*GOAL:* The required output is the exact run of lines from the line containing "Write part 2" to the line containing "return height", inclusive, and nothing besides.

------------------------------------------------------------------------

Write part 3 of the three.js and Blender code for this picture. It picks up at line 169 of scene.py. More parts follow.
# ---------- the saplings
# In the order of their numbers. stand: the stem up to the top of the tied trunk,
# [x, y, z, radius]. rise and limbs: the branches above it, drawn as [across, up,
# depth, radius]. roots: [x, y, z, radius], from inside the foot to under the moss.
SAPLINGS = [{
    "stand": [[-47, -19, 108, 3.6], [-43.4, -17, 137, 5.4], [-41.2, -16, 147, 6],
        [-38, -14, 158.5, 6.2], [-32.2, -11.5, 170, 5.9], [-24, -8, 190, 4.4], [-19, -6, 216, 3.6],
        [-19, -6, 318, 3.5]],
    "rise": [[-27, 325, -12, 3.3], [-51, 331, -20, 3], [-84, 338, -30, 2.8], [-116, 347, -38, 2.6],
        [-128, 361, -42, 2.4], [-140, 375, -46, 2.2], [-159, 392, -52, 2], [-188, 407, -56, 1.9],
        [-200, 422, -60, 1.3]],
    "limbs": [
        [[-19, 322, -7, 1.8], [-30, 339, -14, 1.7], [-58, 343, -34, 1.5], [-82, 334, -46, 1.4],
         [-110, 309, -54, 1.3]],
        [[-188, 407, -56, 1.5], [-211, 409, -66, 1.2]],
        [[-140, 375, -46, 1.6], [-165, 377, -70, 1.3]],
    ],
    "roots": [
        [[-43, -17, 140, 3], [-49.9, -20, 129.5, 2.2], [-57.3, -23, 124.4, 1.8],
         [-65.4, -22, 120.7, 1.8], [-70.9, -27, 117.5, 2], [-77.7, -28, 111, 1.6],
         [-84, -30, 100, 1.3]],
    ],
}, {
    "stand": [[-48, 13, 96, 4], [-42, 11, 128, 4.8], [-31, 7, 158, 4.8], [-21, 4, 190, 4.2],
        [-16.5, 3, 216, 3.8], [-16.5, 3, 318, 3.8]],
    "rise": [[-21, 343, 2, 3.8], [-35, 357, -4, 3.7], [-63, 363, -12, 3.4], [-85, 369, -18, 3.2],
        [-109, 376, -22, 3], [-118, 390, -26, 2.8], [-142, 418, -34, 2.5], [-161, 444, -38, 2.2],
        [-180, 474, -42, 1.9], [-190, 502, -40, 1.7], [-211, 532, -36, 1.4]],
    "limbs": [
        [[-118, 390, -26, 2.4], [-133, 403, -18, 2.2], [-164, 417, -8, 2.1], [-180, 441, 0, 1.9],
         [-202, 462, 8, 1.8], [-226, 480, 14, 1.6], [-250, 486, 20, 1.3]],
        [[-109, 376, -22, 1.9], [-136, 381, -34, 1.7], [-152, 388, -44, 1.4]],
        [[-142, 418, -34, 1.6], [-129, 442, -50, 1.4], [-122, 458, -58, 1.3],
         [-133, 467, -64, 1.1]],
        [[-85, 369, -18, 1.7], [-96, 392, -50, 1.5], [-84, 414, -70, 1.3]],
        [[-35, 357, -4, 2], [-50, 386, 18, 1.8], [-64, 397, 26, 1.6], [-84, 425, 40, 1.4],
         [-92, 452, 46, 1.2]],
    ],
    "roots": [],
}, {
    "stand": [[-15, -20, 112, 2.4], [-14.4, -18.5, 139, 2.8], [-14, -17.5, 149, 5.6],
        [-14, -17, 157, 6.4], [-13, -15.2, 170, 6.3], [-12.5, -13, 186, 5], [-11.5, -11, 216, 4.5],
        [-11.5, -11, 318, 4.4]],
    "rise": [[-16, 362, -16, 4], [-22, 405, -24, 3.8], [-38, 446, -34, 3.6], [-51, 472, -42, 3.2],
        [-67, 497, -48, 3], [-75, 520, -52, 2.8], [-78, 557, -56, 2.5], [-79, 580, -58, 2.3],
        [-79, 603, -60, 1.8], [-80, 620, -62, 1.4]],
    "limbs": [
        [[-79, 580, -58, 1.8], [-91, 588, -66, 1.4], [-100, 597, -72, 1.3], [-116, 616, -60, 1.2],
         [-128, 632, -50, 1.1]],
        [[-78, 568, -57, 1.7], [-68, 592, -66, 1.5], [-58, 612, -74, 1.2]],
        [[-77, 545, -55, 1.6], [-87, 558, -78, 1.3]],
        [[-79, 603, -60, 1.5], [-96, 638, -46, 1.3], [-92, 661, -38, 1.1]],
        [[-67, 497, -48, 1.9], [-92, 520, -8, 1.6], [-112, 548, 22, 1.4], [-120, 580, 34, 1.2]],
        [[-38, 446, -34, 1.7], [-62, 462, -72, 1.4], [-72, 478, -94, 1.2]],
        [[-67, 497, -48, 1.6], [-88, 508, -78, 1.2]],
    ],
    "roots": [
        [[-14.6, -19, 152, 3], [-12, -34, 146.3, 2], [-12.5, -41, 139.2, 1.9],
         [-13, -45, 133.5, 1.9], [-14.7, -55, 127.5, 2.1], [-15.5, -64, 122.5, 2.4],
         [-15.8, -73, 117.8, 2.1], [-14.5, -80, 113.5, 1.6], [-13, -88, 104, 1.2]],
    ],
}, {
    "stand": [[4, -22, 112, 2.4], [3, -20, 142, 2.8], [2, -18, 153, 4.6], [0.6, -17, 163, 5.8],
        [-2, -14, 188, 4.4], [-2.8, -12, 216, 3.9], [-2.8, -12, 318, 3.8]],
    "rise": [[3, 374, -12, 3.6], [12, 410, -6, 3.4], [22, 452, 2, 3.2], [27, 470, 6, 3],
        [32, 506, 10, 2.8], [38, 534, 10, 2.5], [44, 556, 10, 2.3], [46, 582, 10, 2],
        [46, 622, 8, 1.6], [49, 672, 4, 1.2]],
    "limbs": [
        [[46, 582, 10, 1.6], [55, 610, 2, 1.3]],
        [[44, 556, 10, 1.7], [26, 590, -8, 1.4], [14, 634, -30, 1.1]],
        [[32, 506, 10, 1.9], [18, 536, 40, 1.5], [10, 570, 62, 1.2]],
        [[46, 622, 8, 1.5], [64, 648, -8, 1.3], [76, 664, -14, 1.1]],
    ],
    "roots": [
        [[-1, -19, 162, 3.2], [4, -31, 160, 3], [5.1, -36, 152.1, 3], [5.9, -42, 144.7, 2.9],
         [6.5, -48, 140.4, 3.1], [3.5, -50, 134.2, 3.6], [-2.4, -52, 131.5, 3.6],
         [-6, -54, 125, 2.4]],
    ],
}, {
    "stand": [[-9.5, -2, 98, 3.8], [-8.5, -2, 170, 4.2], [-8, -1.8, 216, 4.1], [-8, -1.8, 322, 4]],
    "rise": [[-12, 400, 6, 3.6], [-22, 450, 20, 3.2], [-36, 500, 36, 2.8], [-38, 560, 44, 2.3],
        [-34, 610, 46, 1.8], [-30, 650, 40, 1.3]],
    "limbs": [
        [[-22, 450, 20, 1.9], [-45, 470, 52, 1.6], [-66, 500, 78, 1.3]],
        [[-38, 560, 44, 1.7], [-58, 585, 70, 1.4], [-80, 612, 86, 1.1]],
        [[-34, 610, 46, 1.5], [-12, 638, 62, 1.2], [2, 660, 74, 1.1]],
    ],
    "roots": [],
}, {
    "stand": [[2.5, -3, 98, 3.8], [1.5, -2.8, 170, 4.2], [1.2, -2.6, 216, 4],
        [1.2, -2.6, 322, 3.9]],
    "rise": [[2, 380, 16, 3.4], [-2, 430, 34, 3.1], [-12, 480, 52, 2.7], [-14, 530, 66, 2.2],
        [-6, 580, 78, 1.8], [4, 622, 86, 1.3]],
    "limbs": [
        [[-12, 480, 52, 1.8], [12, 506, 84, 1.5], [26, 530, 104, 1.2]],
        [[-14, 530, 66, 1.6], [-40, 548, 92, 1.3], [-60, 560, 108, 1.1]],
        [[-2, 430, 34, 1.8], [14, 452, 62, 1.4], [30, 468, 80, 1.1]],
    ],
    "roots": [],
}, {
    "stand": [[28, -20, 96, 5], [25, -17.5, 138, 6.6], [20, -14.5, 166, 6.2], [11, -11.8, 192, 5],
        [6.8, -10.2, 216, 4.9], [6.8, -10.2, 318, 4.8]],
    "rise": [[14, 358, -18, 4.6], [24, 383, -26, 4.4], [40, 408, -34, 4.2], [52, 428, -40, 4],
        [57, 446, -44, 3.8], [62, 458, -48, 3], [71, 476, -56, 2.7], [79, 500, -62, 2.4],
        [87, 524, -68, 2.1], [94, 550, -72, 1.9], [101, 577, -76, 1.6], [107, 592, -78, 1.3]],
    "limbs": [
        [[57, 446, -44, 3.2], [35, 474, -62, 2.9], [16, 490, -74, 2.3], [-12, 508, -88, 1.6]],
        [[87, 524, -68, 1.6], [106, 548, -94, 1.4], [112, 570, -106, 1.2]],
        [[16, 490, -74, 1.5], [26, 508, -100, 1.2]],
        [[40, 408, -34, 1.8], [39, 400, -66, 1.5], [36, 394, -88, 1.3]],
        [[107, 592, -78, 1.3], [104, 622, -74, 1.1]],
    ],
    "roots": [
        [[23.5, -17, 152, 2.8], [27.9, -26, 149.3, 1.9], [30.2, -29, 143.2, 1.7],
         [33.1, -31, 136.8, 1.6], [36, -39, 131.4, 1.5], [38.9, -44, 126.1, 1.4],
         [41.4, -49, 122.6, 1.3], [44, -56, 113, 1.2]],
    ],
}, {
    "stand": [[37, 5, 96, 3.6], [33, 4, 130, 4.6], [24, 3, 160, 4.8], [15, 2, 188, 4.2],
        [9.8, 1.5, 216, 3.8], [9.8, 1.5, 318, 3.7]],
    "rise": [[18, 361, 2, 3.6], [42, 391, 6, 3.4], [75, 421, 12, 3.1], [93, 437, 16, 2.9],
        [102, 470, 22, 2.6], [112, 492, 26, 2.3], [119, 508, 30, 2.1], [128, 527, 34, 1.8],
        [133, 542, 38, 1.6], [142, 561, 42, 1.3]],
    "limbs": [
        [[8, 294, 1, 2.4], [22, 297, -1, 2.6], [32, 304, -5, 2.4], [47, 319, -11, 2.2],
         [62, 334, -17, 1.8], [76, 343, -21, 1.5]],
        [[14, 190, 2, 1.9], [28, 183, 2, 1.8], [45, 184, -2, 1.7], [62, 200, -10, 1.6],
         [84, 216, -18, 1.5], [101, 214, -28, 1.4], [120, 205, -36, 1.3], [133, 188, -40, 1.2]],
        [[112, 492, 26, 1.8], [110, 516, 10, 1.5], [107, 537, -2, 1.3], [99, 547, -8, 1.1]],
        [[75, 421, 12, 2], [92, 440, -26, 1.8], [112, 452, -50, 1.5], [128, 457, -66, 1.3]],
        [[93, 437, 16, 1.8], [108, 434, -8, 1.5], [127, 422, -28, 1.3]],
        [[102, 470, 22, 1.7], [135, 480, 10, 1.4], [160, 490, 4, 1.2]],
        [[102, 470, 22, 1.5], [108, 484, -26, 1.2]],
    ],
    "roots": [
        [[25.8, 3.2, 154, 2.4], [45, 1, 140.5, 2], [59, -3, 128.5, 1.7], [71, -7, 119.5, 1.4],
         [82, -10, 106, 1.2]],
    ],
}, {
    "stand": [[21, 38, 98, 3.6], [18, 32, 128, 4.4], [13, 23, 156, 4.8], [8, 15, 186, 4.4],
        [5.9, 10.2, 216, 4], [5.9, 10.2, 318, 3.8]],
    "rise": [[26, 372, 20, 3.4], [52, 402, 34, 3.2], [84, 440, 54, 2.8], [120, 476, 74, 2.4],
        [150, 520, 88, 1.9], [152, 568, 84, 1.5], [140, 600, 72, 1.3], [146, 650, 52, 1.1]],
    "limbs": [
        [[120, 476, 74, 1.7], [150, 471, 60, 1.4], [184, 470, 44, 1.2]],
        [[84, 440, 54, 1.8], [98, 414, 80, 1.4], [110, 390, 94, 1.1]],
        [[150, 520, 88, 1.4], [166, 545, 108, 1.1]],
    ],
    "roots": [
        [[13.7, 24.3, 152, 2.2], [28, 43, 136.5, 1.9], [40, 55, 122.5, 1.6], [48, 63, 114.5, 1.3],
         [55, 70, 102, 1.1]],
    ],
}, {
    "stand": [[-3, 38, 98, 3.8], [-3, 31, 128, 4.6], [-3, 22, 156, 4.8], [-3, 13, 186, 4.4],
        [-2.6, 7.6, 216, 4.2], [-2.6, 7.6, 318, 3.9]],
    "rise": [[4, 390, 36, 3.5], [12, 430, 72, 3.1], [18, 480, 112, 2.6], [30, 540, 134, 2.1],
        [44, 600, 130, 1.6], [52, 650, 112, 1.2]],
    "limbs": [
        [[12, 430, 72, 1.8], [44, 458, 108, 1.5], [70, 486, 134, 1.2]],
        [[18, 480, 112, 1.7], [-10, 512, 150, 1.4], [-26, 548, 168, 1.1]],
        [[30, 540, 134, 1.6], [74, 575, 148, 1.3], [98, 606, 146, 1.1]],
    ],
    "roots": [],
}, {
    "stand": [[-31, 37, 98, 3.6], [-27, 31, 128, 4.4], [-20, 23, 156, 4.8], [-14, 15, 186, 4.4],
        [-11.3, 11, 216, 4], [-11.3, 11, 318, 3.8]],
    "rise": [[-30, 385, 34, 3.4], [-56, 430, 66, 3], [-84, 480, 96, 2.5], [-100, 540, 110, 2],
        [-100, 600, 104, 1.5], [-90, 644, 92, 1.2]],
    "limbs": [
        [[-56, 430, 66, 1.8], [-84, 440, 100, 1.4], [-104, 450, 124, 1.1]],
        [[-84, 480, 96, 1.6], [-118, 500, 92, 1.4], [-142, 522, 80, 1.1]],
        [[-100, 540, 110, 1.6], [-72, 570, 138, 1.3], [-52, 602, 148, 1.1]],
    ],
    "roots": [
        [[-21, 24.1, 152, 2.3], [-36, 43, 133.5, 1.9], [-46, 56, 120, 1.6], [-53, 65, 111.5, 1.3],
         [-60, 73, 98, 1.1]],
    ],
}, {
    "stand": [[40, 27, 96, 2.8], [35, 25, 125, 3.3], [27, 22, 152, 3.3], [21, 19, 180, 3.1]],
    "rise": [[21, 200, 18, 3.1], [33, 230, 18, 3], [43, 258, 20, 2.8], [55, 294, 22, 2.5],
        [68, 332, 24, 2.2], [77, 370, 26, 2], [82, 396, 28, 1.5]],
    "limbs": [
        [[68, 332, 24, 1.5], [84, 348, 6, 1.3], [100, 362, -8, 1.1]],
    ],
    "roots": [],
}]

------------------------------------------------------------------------

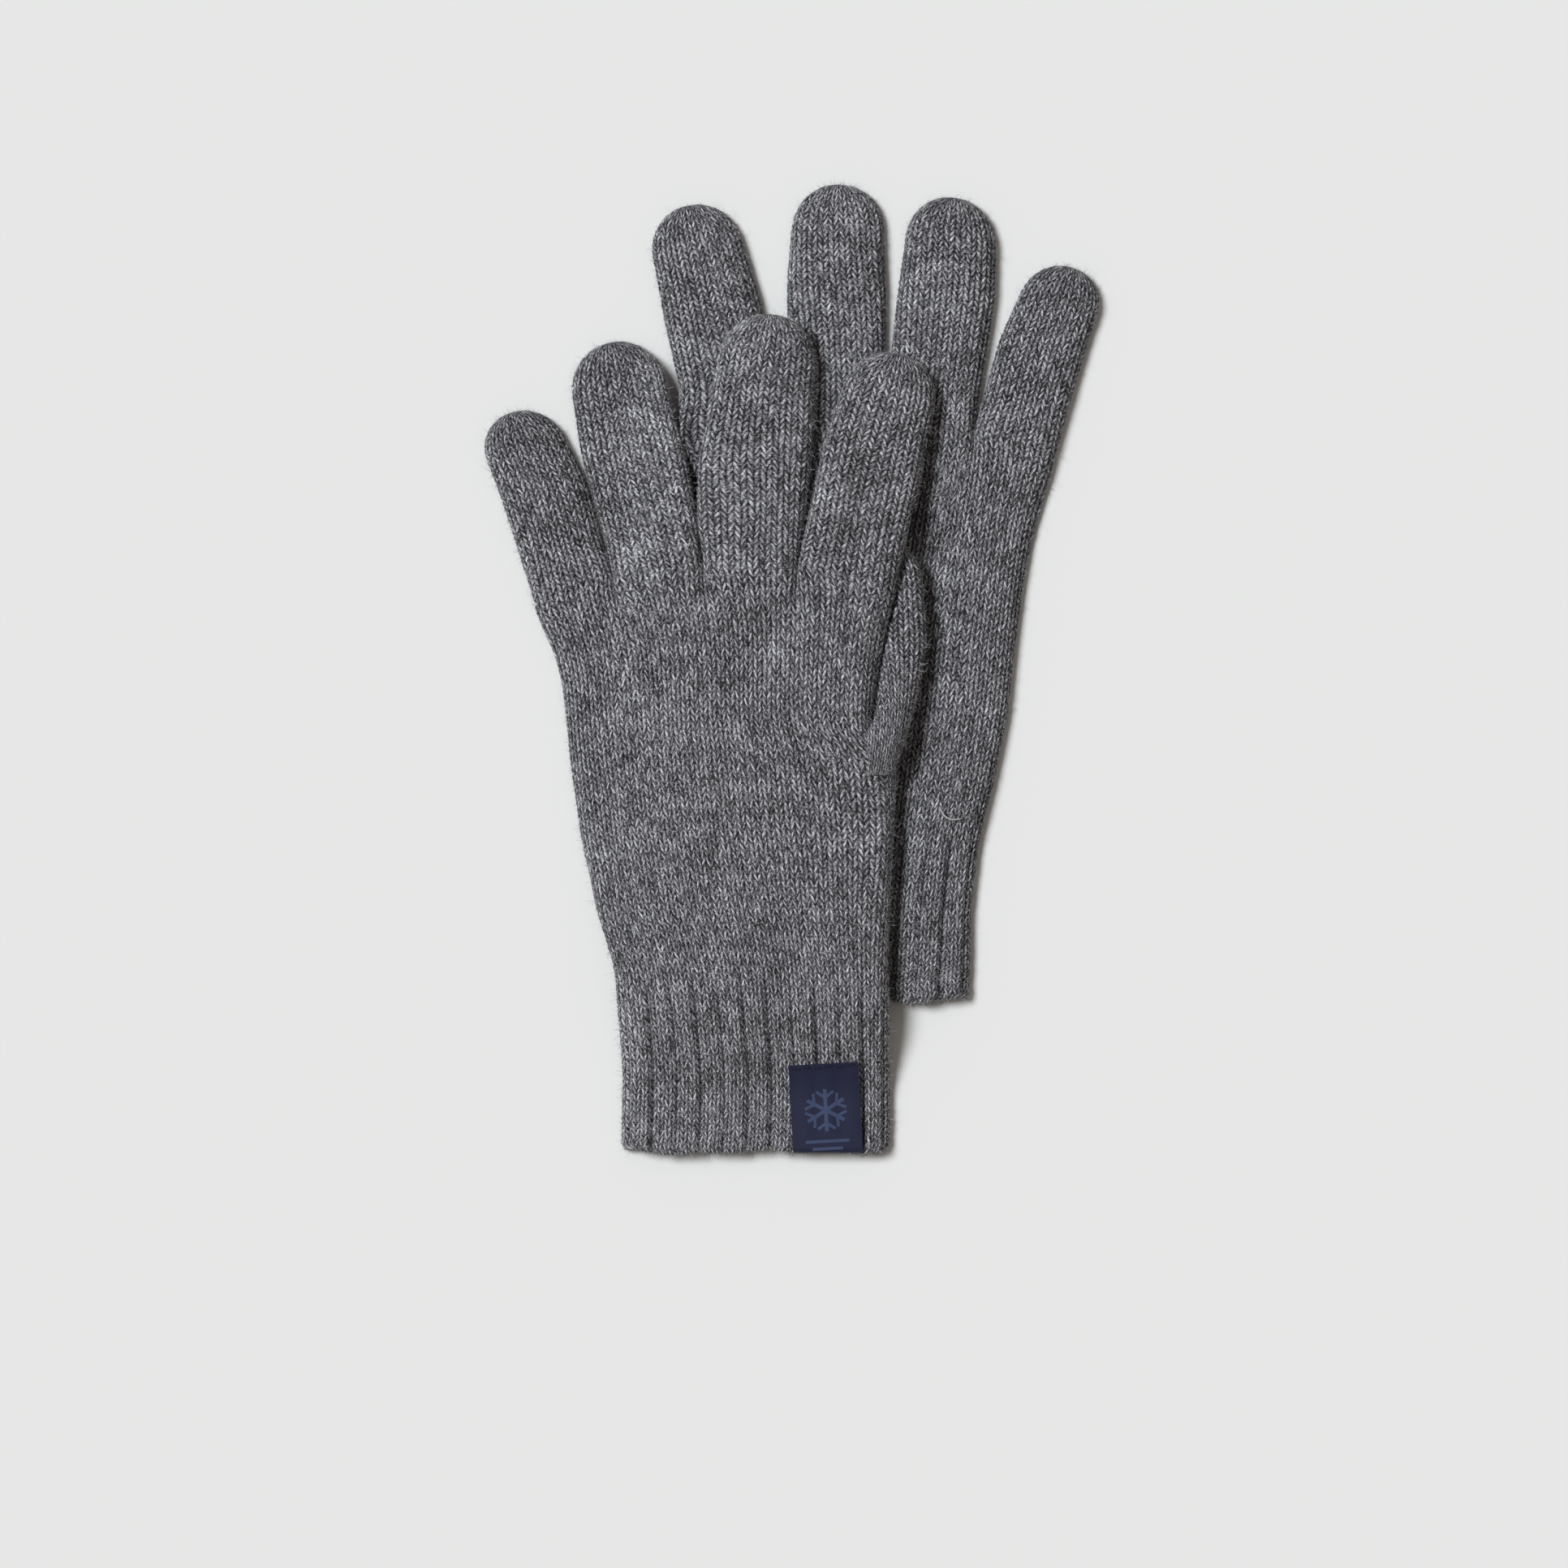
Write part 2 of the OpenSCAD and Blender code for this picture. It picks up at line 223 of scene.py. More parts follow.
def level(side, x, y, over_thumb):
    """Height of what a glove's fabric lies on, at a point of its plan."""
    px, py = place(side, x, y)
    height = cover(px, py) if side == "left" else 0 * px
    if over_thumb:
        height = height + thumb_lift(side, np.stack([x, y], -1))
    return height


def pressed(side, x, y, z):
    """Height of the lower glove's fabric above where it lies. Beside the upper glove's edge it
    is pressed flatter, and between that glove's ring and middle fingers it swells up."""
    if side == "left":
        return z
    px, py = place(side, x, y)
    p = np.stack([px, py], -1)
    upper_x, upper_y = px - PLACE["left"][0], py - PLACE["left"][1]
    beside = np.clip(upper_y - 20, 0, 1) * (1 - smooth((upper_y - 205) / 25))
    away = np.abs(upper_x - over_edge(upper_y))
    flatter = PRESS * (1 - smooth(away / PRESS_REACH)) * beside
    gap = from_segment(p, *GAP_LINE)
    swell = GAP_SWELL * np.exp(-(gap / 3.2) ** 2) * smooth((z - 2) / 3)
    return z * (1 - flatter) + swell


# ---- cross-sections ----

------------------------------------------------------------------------

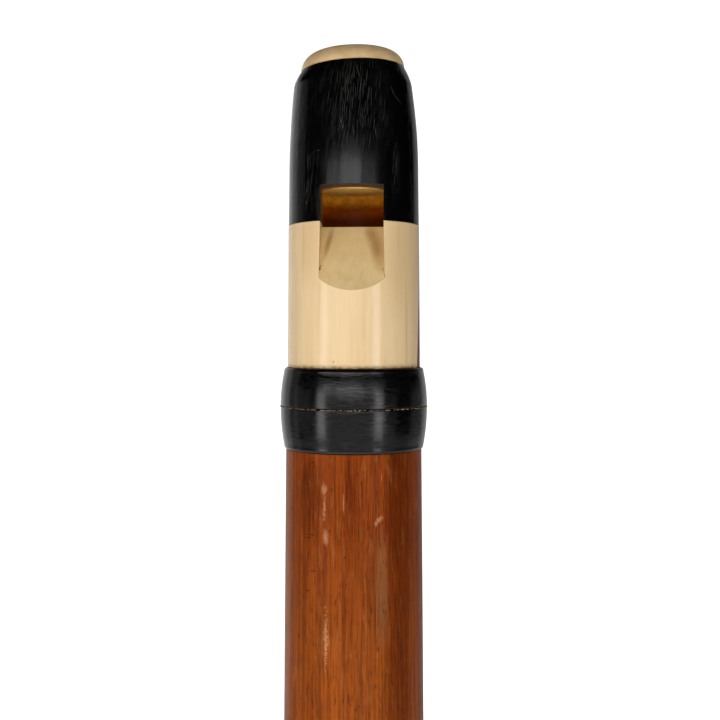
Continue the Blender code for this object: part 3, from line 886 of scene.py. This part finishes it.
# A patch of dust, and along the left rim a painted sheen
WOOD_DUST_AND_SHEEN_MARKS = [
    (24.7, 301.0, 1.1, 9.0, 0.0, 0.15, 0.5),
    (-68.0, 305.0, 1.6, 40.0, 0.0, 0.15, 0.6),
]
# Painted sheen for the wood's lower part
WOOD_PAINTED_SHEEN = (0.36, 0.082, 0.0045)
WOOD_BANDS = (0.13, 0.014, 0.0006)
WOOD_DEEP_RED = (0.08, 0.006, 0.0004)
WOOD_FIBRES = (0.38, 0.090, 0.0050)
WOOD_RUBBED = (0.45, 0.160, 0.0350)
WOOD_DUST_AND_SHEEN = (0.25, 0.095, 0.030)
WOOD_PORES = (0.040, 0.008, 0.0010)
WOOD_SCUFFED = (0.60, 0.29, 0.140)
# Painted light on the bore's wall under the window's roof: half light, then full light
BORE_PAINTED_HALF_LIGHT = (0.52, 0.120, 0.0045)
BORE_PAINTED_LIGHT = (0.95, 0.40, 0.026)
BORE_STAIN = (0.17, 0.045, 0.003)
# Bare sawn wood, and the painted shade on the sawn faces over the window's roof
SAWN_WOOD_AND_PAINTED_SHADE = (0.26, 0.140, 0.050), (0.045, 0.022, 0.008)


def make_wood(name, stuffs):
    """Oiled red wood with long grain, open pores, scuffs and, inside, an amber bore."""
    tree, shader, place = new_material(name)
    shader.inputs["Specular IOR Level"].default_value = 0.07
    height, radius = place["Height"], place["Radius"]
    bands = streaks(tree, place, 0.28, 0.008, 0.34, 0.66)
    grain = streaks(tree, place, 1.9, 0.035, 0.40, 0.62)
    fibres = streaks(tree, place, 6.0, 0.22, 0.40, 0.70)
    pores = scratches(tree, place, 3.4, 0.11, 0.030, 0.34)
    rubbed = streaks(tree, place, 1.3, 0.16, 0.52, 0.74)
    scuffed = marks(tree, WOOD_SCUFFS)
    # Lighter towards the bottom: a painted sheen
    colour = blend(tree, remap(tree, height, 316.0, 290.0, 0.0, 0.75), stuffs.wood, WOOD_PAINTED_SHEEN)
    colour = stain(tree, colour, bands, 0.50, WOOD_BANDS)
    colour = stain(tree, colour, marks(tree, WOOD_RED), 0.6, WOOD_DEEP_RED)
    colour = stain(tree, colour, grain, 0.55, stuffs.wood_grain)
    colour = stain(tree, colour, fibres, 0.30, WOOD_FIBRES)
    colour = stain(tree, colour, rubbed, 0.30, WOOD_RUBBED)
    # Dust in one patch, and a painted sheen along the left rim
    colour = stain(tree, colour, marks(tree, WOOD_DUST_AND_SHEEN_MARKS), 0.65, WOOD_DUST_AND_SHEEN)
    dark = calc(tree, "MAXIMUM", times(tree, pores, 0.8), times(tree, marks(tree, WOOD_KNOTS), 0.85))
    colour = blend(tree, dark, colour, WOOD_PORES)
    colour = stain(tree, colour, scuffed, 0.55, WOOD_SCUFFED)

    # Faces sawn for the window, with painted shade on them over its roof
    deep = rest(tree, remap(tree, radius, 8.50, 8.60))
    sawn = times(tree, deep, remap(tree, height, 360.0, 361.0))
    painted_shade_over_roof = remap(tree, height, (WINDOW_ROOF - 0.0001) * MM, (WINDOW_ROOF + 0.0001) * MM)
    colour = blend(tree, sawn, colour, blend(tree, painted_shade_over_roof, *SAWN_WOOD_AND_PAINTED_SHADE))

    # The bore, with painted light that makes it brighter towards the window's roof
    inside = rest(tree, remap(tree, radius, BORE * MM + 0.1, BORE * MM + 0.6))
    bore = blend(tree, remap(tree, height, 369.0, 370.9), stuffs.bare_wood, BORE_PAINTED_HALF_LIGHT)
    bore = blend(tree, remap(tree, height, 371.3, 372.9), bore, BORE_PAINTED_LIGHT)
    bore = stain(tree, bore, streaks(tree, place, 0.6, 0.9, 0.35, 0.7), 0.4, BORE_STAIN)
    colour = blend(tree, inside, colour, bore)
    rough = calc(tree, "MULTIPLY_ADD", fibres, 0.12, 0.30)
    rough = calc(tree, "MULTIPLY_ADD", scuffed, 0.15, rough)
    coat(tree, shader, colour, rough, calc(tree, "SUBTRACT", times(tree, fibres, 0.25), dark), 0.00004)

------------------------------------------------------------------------

*RESULT BELOW:*
Write part 2 of the OpenSCAD and Blender code for this picture. It picks up at line 223 of scene.py. More parts follow.
def level(side, x, y, over_thumb):
    """Height of what a glove's fabric lies on, at a point of its plan."""
    px, py = place(side, x, y)
    height = cover(px, py) if side == "left" else 0 * px
    if over_thumb:
        height = height + thumb_lift(side, np.stack([x, y], -1))
    return height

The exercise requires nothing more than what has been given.